Publications

Advanced search

Abstract

Jesús González-Rubio, Francisco Casacuberta. Cost-Sensitive Active Learning for Computer-Assisted Translation. Pattern Recognition Letters, 2014. Vol. 37 pp. 124-134.

Machine translation technology is not perfect. To be successfully embedded in real-world applications, it must compensate for its imperfections by interacting intelligently with the user within a computer-assisted translation framework. The interactive–predictive paradigm, where both a statistical translation model and a human expert collaborate to generate the translation, has been shown to be an effective computer-assisted translation approach. However, the exhaustive supervision of all translations and the use of non-incremental translation models penalizes the productivity of conventional interactive–predictive systems. We propose a cost-sensitive active learning framework for computer-assisted translation whose goal is to make the translation process as painless as possible. In contrast to conventional active learning scenarios, the proposed active learning framework is designed to minimize not only how many translations the user must supervise but also how difficult each translation is to supervise.
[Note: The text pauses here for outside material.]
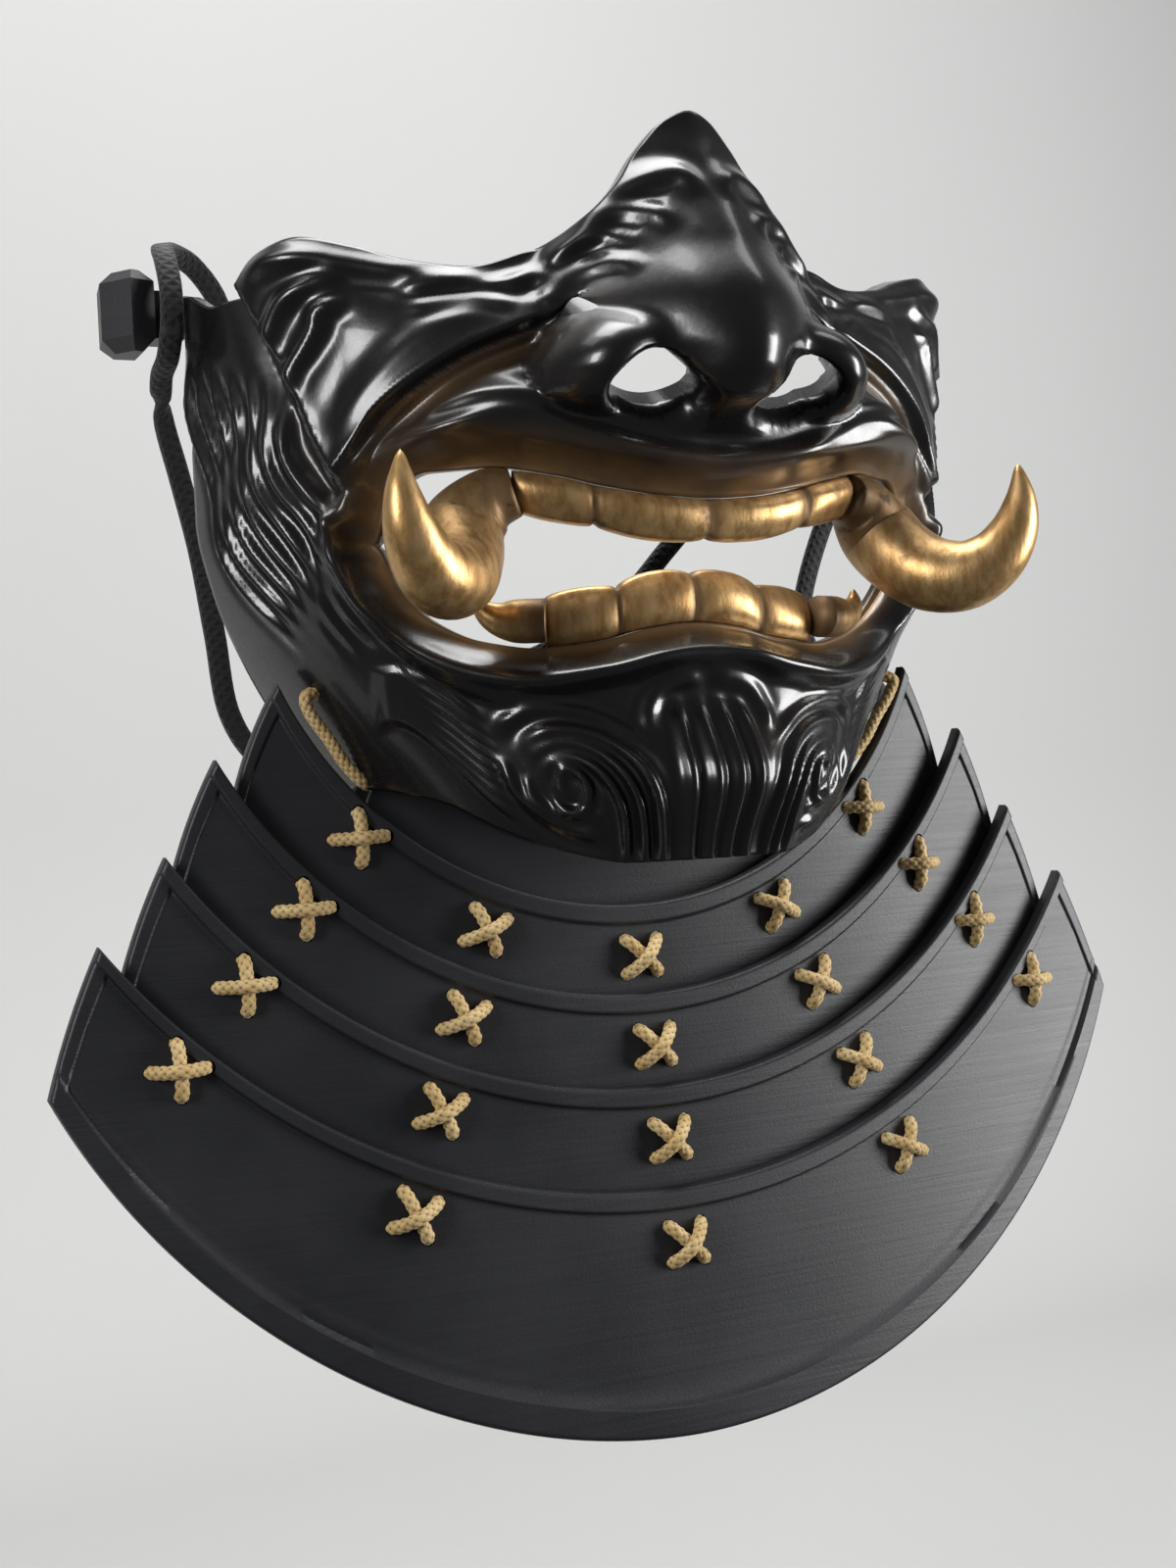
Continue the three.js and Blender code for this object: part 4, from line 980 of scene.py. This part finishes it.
class Recipe:
    """A material and its node tree."""

    def __init__(self, name):
        self.material = bpy.data.materials.new(name)
        self.material.use_nodes = True
        self.tree = self.material.node_tree
        self.tree.nodes.clear()
        self.output = self.tree.nodes.new("ShaderNodeOutputMaterial")
        self.place = self.node("ShaderNodeTexCoord", output="Object")

    def node(self, kind, settings=(), sockets=(), output=0):
        """Adds a node: first its settings, then the values or links of its sockets."""
        made = self.tree.nodes.new(kind)
        for key, value in dict(settings).items():
            setattr(made, key, value)
        for key, value in dict(sockets).items():
            if isinstance(value, Value):
                self.tree.links.new(value.socket, made.inputs[key])
            else:
                made.inputs[key].default_value = value
        return Value(self, made.outputs[output])

    def maths(self, operation, first, second=0.0):
        return self.node("ShaderNodeMath", {"operation": operation}, {0: first, 1: second})

    def mix(self, share, first, second):
        """Mixes two colours by a share."""
        pair = {key: value if isinstance(value, Value) else (*value, 1.0)
                for key, value in ((6, first), (7, second))}
        return self.node("ShaderNodeMix", {"data_type": "RGBA"}, {0: share, **pair}, output=2)

    def noise(self, size, detail=4.0, stretch=(1, 1, 1), roughness=0.5):
        """Cloudy noise between 0 and 1 whose patches are about size millimetres across."""
        scaled = self.node("ShaderNodeVectorMath", {"operation": "MULTIPLY"},
                           {0: self.place, 1: [1000 / size * part for part in stretch]})
        return self.node("ShaderNodeTexNoise", {},
                         {"Vector": scaled, "Scale": 1.0, "Detail": detail, "Roughness": roughness})

    def kept(self, name):
        """A number kept on the mesh's points."""
        return self.node("ShaderNodeAttribute", {"attribute_name": name}, output="Fac")

    def bump(self, height, depth, normal=None):
        """Bends the light as a height of 0 to 1 would, where 1 is depth millimetres."""
        sockets = {"Height": height, "Strength": 1.0, "Distance": depth * MM}
        if normal:
            sockets["Normal"] = normal
        return self.node("ShaderNodeBump", {}, sockets)

    def finish(self, **sockets):
        """Ends the tree in one Principled shader. A name's underscores stand for spaces."""
        named = {key.replace("_", " "): value for key, value in sockets.items()}
        named = {key: (*value, 1.0) if key in ("Base Color", "Sheen Tint") and not isinstance(value, Value)
                 else value for key, value in named.items()}
        shader = self.node("ShaderNodeBsdfPrincipled", {}, named, output="BSDF")
        self.tree.links.new(shader.socket, self.output.inputs["Surface"])
        return self.material


# %% [markdown]
# ## Finishes
# The shell's lacquer is black with a warm brown in its hollows, and wet-looking: a smooth base
# under a clear coat, with a very slight unevenness that breaks up the reflections. Near the mouth
# it thins out to a brown-gold wash. Numbers kept on the mesh say how deep a point lies and how near
# the lips' edge it is, so the wash follows the carving wherever it goes.

# %% Lacquer
def lacquer():
    look = Recipe("black_lacquer")
    cloud = look.noise(9, 5)
    hollow = look.kept("hollow")
    wash = look.kept("wash")
    worn = (wash * (cloud * 1.6 - 0.1)).clamped()
    warm = (hollow * 0.75 + look.noise(24, 3).between(0.45, 0.75) * 0.25).clamped()
    black = look.mix(warm, (0.0060, 0.0056, 0.0060), (0.016, 0.0105, 0.0075))
    colour = look.mix(worn, black, (0.200, 0.118, 0.050))
    rough = 0.22 + look.noise(3, 4) * 0.10 + worn * 0.14 + hollow * 0.08
    skin = look.noise(5.5, 2) * 0.7 + look.noise(0.9, 2) * 0.3
    return look.finish(
        Base_Color=colour, Roughness=rough, Metallic=worn * 0.55, Coat_Weight=0.30 - worn * 0.2,
        Coat_Roughness=0.10, IOR=1.5, Normal=look.bump(skin, 0.05))


# %% [markdown]
# The plates came off a printer in thin layers and were rubbed down and sprayed satin black. Fine
# level lines still show as a silky streak in the sheen. They are a wave along Z under a millimetre
# long, made uneven by noise stretched flat, so it's a height and a roughness, never a drawn line.

# %% Satin black
def satin_black():
    look = Recipe("satin_black_spray")
    streaks = look.noise(3.2, 5, stretch=(0.05, 0.05, 2.6), roughness=0.65)
    grain = look.noise(0.55, 2)
    cloud = look.noise(28, 3)
    colour = look.mix(cloud.between(0.3, 0.7), (0.0105, 0.0110, 0.0135), (0.0175, 0.0180, 0.0210))
    rough = 0.36 + streaks * 0.13 + grain * 0.05 + (cloud - 0.5) * 0.08
    height = look.bump(streaks, 0.10)
    return look.finish(Base_Color=colour, Roughness=rough, Metallic=0.0, IOR=1.5,
                       Normal=look.bump(grain, 0.035, height))


# %% [markdown]
# Teeth and tusks are brushed with gold over a dark ground, then rubbed. The gold is a metal, patchy
# at two sizes, with the brown ground left in the joints and in a few brushed streaks.

# %% Antique gold
def antique_gold():
    look = Recipe("antique_gold_paint")
    patches = look.noise(7, 6, roughness=0.62)
    brushed = look.noise(2.4, 5, stretch=(1, 1, 0.22), roughness=0.6)
    speck = look.noise(0.7, 3)
    bare = (patches.between(0.56, 0.72) * 0.55 + look.kept("hollow") * 0.8
            + brushed.between(0.6, 0.8) * 0.3).clamped()
    gold = look.mix(brushed.between(0.3, 0.65), (0.43, 0.240, 0.085), (0.66, 0.425, 0.190))
    colour = look.mix(bare, gold, (0.075, 0.040, 0.018))
    rough = 0.30 + brushed * 0.16 + bare * 0.18
    height = look.bump(brushed * 0.6 + patches * 0.4, 0.16)
    return look.finish(Base_Color=colour, Roughness=rough, Metallic=0.82 - bare * 0.35,
                       Normal=look.bump(speck, 0.03, height))


# %% [markdown]
# The lacing is a soft pale-gold braid. The height kept from the braid darkens its valleys with painted shade, and
# fine noise stands for single threads.

# %% Gold cord and black strap
def gold_cord():
    look = Recipe("gold_braid")
    strand = look.kept("strand")
    threads = look.noise(0.45, 2, stretch=(1, 1, 1))
    tone = look.noise(5, 2)
    pale = look.mix(tone.between(0.35, 0.65), (0.57, 0.385, 0.150), (0.70, 0.51, 0.235))
    # The dark brown in the braid's valleys is painted shade.
    colour = look.mix(strand.between(0.15, 0.75), (0.085, 0.045, 0.014), pale)
    return look.finish(Base_Color=colour, Roughness=0.58 + threads * 0.2, Metallic=0.0,
                       Sheen_Weight=0.25, Sheen_Roughness=0.4, Normal=look.bump(threads, 0.07))


def black_weave():
    look = Recipe("black_flat_braid")
    run, turn = look.kept("run"), look.kept("turn")
    one = look.maths("SINE", run * 2.6 + turn * 6.0)
    other = look.maths("SINE", run * 2.6 - turn * 6.0)
    weave = look.maths("MAXIMUM", one, other) * 0.5 + 0.5
    fuzz = look.noise(0.4, 2)
    colour = look.mix(weave * 0.7 + fuzz * 0.3, (0.0035, 0.0035, 0.0040), (0.016, 0.016, 0.018))
    return look.finish(Base_Color=colour, Roughness=0.72 + fuzz * 0.15, Metallic=0.0, Sheen_Weight=0.2,
                       Sheen_Roughness=0.5, Normal=look.bump(weave * 0.8 + fuzz * 0.2, 0.3))


finishes = {"lacquer": lacquer(), "satin_black": satin_black(), "antique_gold": antique_gold(),
            "gold_cord": gold_cord(), "black_cord": black_weave()}
print({name: len(material.node_tree.nodes) for name, material in finishes.items()})

# %% [markdown]
# ## Dressing the pieces
# Each new piece rides on the one body, takes its finish and stands for its solid. The two strap
# knobs are right as they were made, faceted, so those solids stay and only change their material.

# %% Numbers that the finishes read
paint(strap, "run", np.repeat(np.linspace(0, strap_length, STRAP["rings"]), STRAP["around"]))
paint(strap, "turn", np.tile(np.linspace(0, 2 * np.pi, STRAP["around"]), STRAP["rings"]))
angle, height = spots.T
cut_in = carving(angle, height)
away = distance_to(mouth_edge, np.abs(angle) * MM_PER_DEGREE, height)[0]
from_plate = distance_to(plate_edge, np.abs(angle) * MM_PER_DEGREE, height)[0]
under_plate = bell(from_plate / 5) * ~is_inside(plate_outline, np.abs(angle) * MM_PER_DEGREE, height)
hollow = np.clip(-cut_in / 0.9, 0, 1) * 0.7 + under_plate * 0.8
band_wide = 1.8 + 2.4 * smooth((height - 45) / 12)
under_middle = under_plate * bell((np.abs(angle) - 34) / 9)
wash = np.clip(bell(np.maximum(0, away - 0.5) / band_wide) + 0.55 * under_middle, 0, 1)
paint(shell, "hollow", np.r_[hollow, 0 * hollow])
paint(shell, "wash", np.r_[wash, 0.3 * wash])
for row, teeth in ((UPPER_TEETH, upper_teeth), (LOWER_TEETH, lower_teeth)):
    stations = (len(teeth.data.vertices) - 2) // 40
    share = np.linspace(0, len(row["joints"]) - 1, stations) % 1
    joint = bell(np.minimum(share, 1 - share) / 0.09)
    paint(teeth, "hollow", np.r_[np.repeat(joint, 40), 0.5, 0.5])
# The tusks and fangs get darker towards the root.
for horns, sides in ((tusks, 36), (fangs, 24)):
    for piece in horns.values():
        root = bell(np.linspace(0, 1, 90) / 0.3)
        paint(piece, "hollow", np.r_[np.repeat(root, sides), 1, 0])

# %% Dress
dress(strap, finishes["black_cord"], "black_cord", "head_strap")
dress(shell, finishes["lacquer"], "lacquer", "mask_shell")
dress(upper_teeth, finishes["antique_gold"], "antique_gold", "upper_teeth")
dress(lower_teeth, finishes["antique_gold"], "antique_gold", "lower_teeth")
for side, word in ((-1, "left"), (1, "right")):
    dress(tusks[side], finishes["antique_gold"], "antique_gold", f"tusk_{word}")
    dress(fangs[side], finishes["antique_gold"], "antique_gold", f"fang_{word}")
    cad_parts[f"strap_knob_{word}"].data.materials[0] = finishes["satin_black"]
for name, piece in throat.items():
    dress(piece, finishes["satin_black"], "satin_black", name)
for name, piece in lacings.items():
    dress(piece, finishes["gold_cord"], "gold_cord", name)

# %% [markdown]
# ## Studio
# The guard is photographed against a plain pale wall, in soft light from above and a little to the
# right. Glossy black shows little but what it reflects, so the lights are large panels, whose
# reflections draw the carving. The floor runs up into the wall in one smooth bend.

# %% Backdrop and lights
def backdrop():
    """A floor that bends up into a wall: a straight run, a quarter circle, and a straight rise."""
    floor, back, bend, half = -260.0, 620.0, 260.0, 1500.0
    turn = np.linspace(0, np.pi / 2, 24)
    y = np.concatenate([[40], back - bend + bend * np.sin(turn), [back]])
    z = np.concatenate([[floor], floor + bend - bend * np.cos(turn), [1500]])
    x = np.linspace(-half, half, 3)
    points = np.stack(np.broadcast_arrays(x[None, :], y[:, None], z[:, None]), -1)
    return add_mesh("pale_backdrop", points.reshape(-1, 3), grid_quads(len(y), 3))


def pale_wall():
    look = Recipe("pale_paper")
    tone = look.noise(260, 2)
    colour = look.mix(tone, (0.54, 0.545, 0.535), (0.575, 0.58, 0.57))
    return look.finish(Base_Color=colour, Roughness=0.9, Metallic=0.0)


def panel(name, place, target, size, power):
    """A soft rectangular light at a place in millimetres, turned to face a target."""
    light = bpy.data.lights.new(name, "AREA")
    light.shape, light.size, light.size_y = "RECTANGLE", size[0] * MM, size[1] * MM
    light.energy = power
    obj = bpy.data.objects.new(name, light)
    ahead = (np.array(target) - place) / np.linalg.norm(np.array(target) - place)
    right = np.cross(ahead, (0, 0, 1))
    right /= np.linalg.norm(right)
    turned = np.eye(4)
    turned[:3, :3] = np.stack([right, np.cross(right, ahead), -ahead], 1)
    turned[:3, 3] = np.array(place) * MM
    obj.matrix_world = Matrix(turned.tolist())
    bpy.context.scene.collection.objects.link(obj)
    return obj


wall_paper = backdrop()
wall_paper.data.materials.append(pale_wall())
PANELS = [  # name, place, target, size, watts
    ("key", (850, -450, 60), (0, 0, 0), (320, 640), 11),
    ("top", (-40, 90, 800), (0, 0, 0), (560, 300), 4),
    ("left", (-780, -380, 260), (0, 0, 20), (200, 420), 4.5),
    ("wall_wash", (0, 120, 900), (0, 640, 0), (1400, 400), 4),
]
for row in PANELS:
    panel(*row)
world = bpy.data.worlds.new("soft_room")
world.use_nodes = True
world.node_tree.nodes["Background"].inputs["Color"].default_value = (0.93, 0.95, 1.0, 1.0)
world.node_tree.nodes["Background"].inputs["Strength"].default_value = 0.10
bpy.context.scene.world = world
bpy.context.scene.view_settings.view_transform = "Standard"
print(len(PANELS), "panels")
To do that, we address the two potential drawbacks of the interactive–predictive translation paradigm. On the one hand, user effort is focused to those translations whose user supervision is considered more “informative”, thus, maximizing the utility of each user interaction. On the other hand, we use a dynamic machine translation model that is continually updated with user feedback after deployment. We empirically validated each of the technical components in simulation and quantify the user effort saved. We conclude that both selective translation supervision and translation model updating lead to important user-effort reductions, and consequently to improved translation productivity.